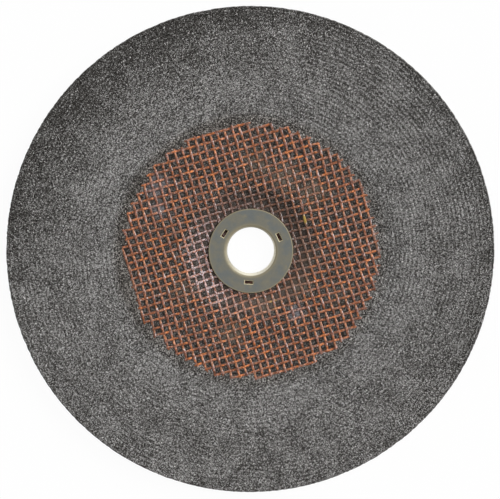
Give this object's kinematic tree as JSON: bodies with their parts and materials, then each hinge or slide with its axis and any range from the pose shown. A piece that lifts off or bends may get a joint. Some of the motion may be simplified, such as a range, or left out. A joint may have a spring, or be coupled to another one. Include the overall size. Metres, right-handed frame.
{
  "type": "grinding disc",
  "caption": "Depressed-centre abrasive disc for an angle grinder, with open glass-fibre cloth pressed into its dished face and a flanged steel ring round its bore.",
  "frame": {"origin": "on the bore axis, in the plane of the hub's seating face, which is the lowest face", "axes": "+Z along the bore axis, out of the dished face; +X and +Y are the right and the top of the picture"},
  "size_m": [0.23, 0.23, 0.0109],
  "materials": {
    "bonded_abrasive": "coarse grey grit in dark resin, matt",
    "glass_cloth": "resin-soaked open weave, brown, satin",
    "ring_steel": "dull zinc plate, worn at the edges"
  },
  "bodies": {
    "root": {"abrasive_disc": "bonded_abrasive", "glass_cloth": "glass_cloth", "centre_ring": "ring_steel"}
  },
  "joints": []
}
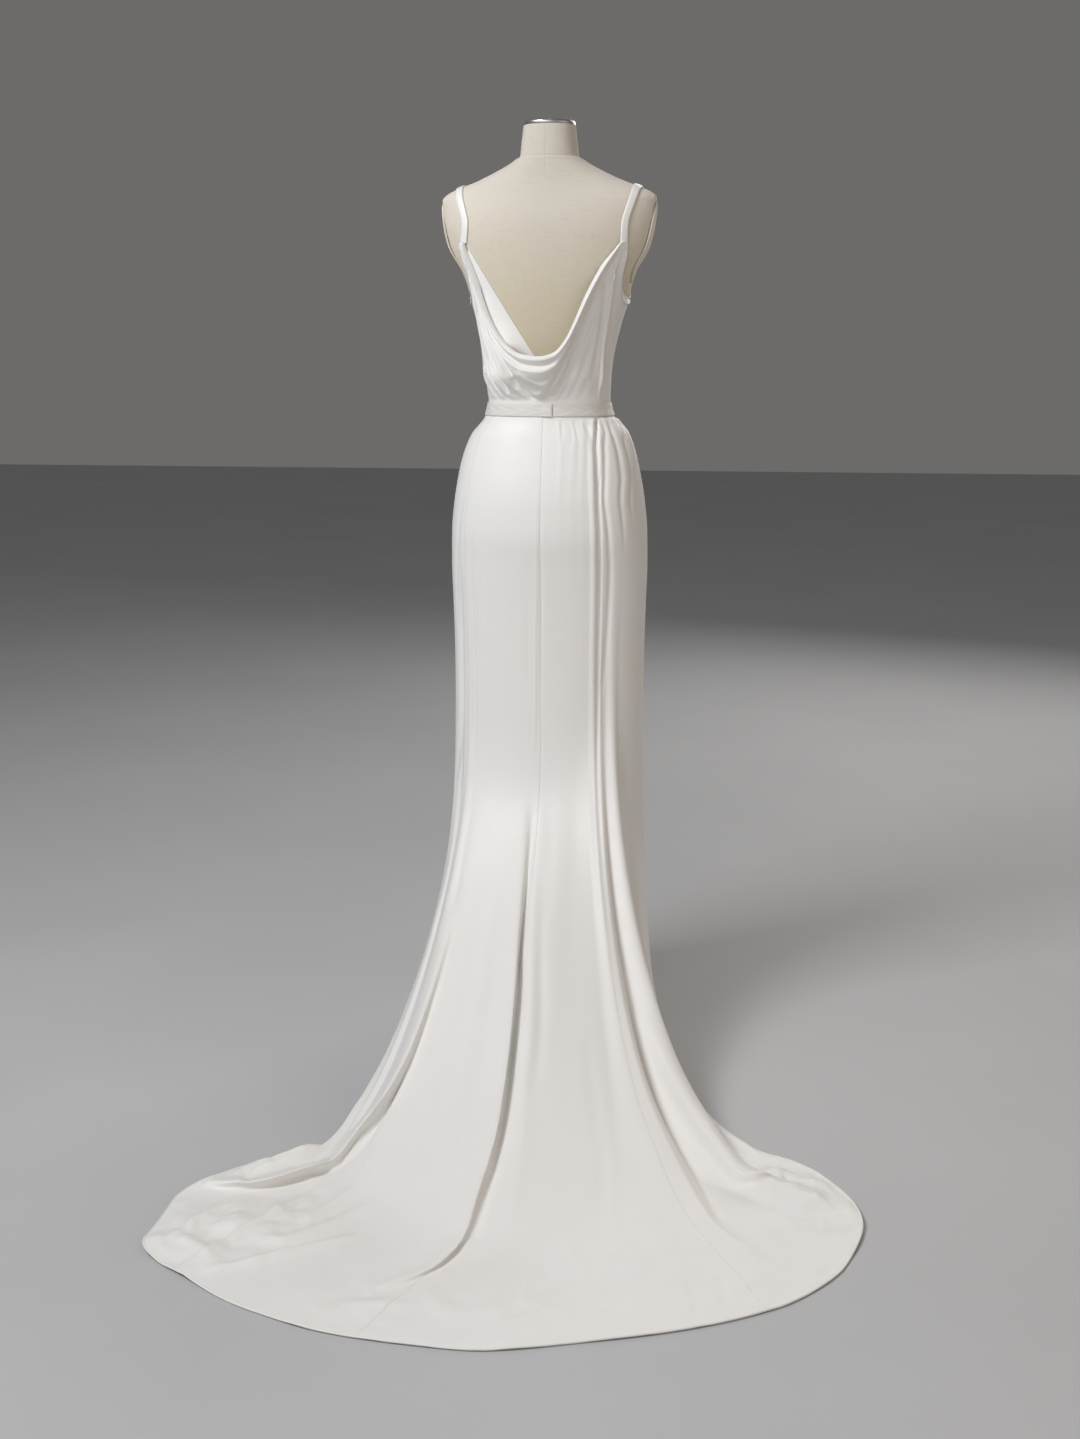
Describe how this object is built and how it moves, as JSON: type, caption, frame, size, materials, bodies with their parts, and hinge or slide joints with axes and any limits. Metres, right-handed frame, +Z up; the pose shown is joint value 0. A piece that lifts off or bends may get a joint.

##############################

**Directions for this task**
Your task is to output all of the data above word for word.

**Answer for the task**
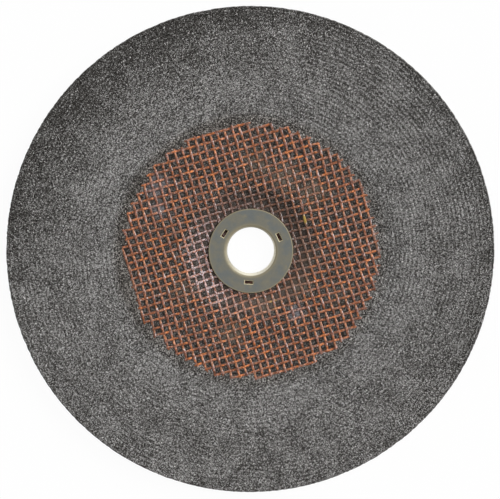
Give this object's kinematic tree as JSON: bodies with their parts and materials, then each hinge or slide with its axis and any range from the pose shown. A piece that lifts off or bends may get a joint. Some of the motion may be simplified, such as a range, or left out. A joint may have a spring, or be coupled to another one. Include the overall size. Metres, right-handed frame.
{
  "type": "grinding disc",
  "caption": "Depressed-centre abrasive disc for an angle grinder, with open glass-fibre cloth pressed into its dished face and a flanged steel ring round its bore.",
  "frame": {"origin": "on the bore axis, in the plane of the hub's seating face, which is the lowest face", "axes": "+Z along the bore axis, out of the dished face; +X and +Y are the right and the top of the picture"},
  "size_m": [0.23, 0.23, 0.0109],
  "materials": {
    "bonded_abrasive": "coarse grey grit in dark resin, matt",
    "glass_cloth": "resin-soaked open weave, brown, satin",
    "ring_steel": "dull zinc plate, worn at the edges"
  },
  "bodies": {
    "root": {"abrasive_disc": "bonded_abrasive", "glass_cloth": "glass_cloth", "centre_ring": "ring_steel"}
  },
  "joints": []
}
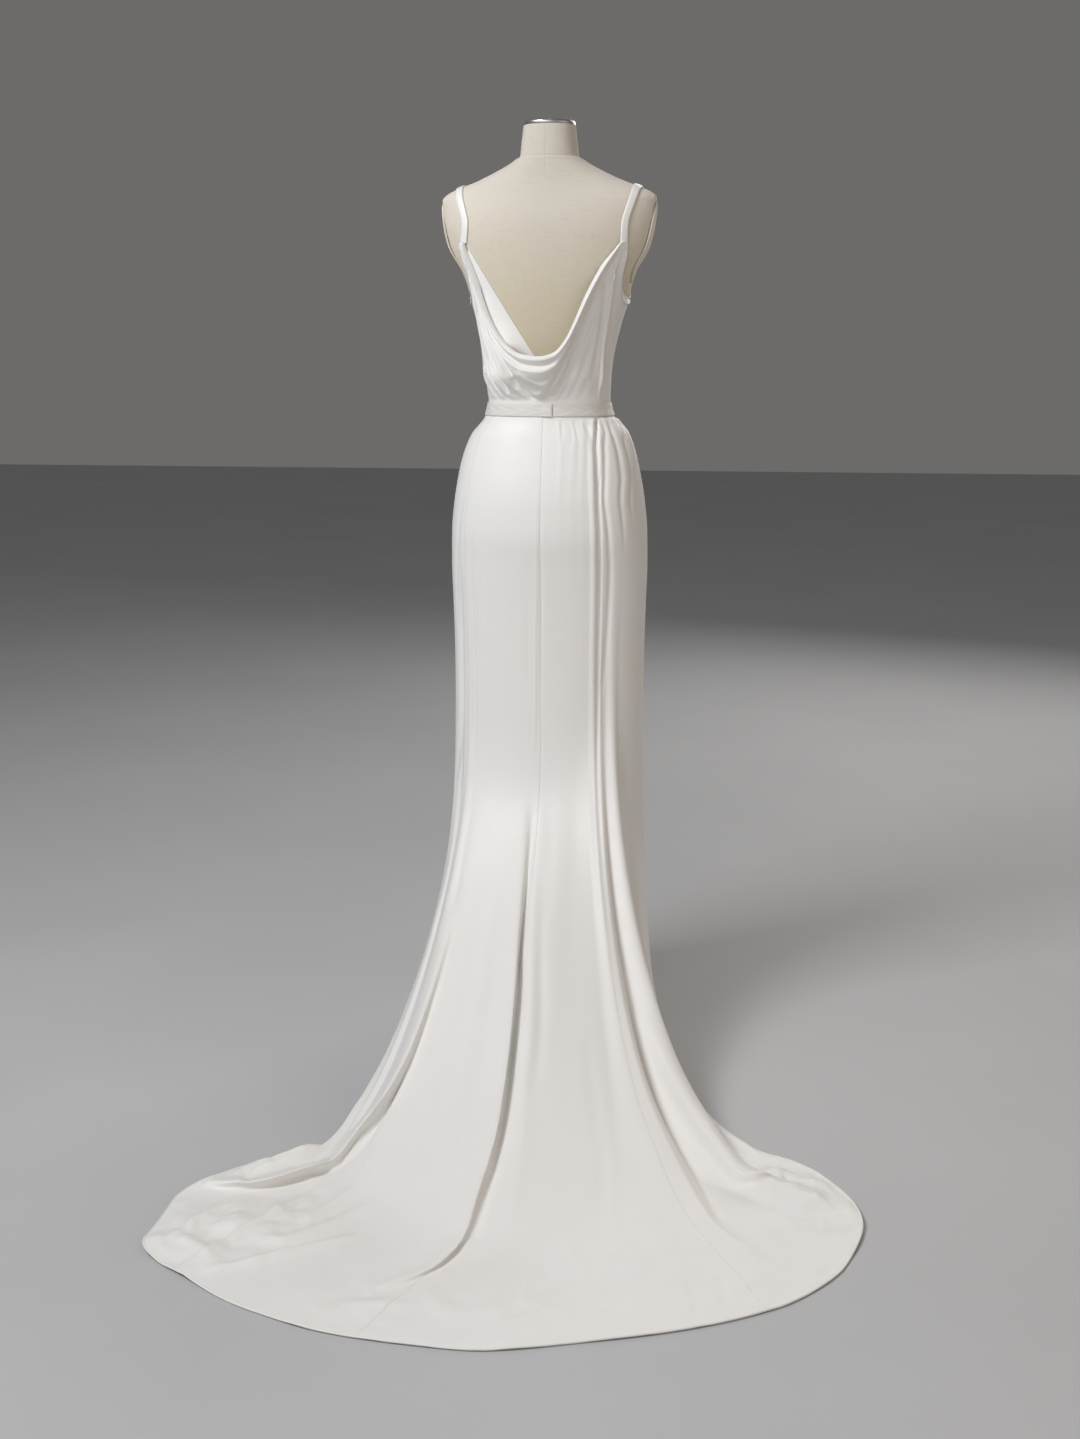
Describe how this object is built and how it moves, as JSON: type, caption, frame, size, materials, bodies with their parts, and hinge or slide joints with axes and any limits. Metres, right-handed frame, +Z up; the pose shown is joint value 0. A piece that lifts off or bends may get a joint.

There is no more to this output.